Sam's eyes narrowed. "The bunkers secrets are to be protected, not used for your entertainment, Dean."
"Think I'll invite Crowley along for the party." I smiled mockingly, watching his anger gather like a spinning tornado.
Sam's shoulders began to shake and his bloody nostrils flared. "Bastard," he hissed, snapping the ties that held his legs, and reaching up to grab a handful of my jacket and pulling himself up to swaying feet.
Before he could curl his fist and cuff me across the face, I grabbed his bad shoulder and pressed my thumb inward.
"Slow your roll, buddy," I yelled, stopping him.
"Guh," Sam cried out. "This isn't you, Dean." He staggered, and made to swing at me again.

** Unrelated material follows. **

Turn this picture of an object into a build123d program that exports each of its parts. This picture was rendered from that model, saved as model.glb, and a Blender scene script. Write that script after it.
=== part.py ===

I stopped him with a hard right punch.
Sam dropped soundlessly to the floor.
I stowed the blade and crouched down by Sam. "All right, come on, sasquatch." I hauled him up with me and lifted his dead weight over my shoulder like he was a sack of flour. "Taking you home, little brother," I grunted, thumping across the dirt floor and out the door.
"Save you, Dean," Sam struggled briefly then went quiet again.
"Yeah," I said softly. "Ain't a road on this planet that's going to take us there, Sammy."
Ann Marie had it backwards and ass sideways. I wasn't a good guy playing bad, or a bad guy being bad.
The killer inside the blade had gotten inside of me. I was a one hundred percent evil guy… just looking for kicks.
She was right about one thing. It doesn't matter.